The picture below was taken two days after it hit the yard on the same day I saw the Road Runner, it was pretty complete before it got there as I saw it in the holding lot before, and this yard doesn’t advertise online, so the following is fairly universal. The doors will likely be gone the next time I stop by, and probably the fenders as well…
That sounds like quite a global-village truck! You don’t mention it being a right-hand drive unit, so I’m guessing it was left-hand drive, but the window sticker and owner’s manual were in Japanese and the engine was a Japanese-spec item…cool. I imagine there might’ve been some fun dances with the State of California trying to get an ’86-model from the still-leaded middle east to pass the yearly Smog Check with not even a shadow of a US-spec emissions system, let alone a California-spec one.
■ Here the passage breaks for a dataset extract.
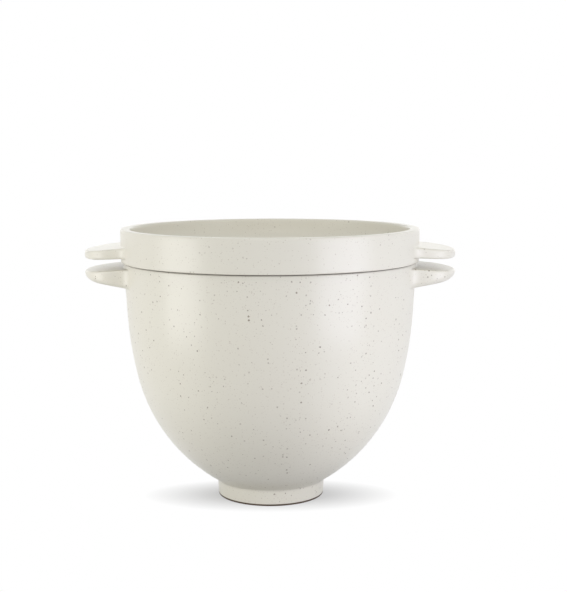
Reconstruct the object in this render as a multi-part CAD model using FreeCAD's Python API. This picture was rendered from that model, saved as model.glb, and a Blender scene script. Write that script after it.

You lost me on that curve. Polyalphaolefin is a synthetic oil chemistry, and there have (recently) been some PAO-based oils for use in some R134a refrigeration systems, but the more common ones, especially when R134a came in as a replacement for R12 in the early-mid ’90s, are PAG (polyalkyl glycol) and POE (polyol ester). I guess you must’ve been working on some kind of an advanced-advanced project!
I’m not sure on the chemistry. We were looking at a replacement for the FREON (HCFC-21) used on the space shuttle in the cooling loops. The shuttle ended up continuing to use HCFC-21. I believe that by the time we retired the shuttles NASA owned all of the remaining stock of HCFC-21.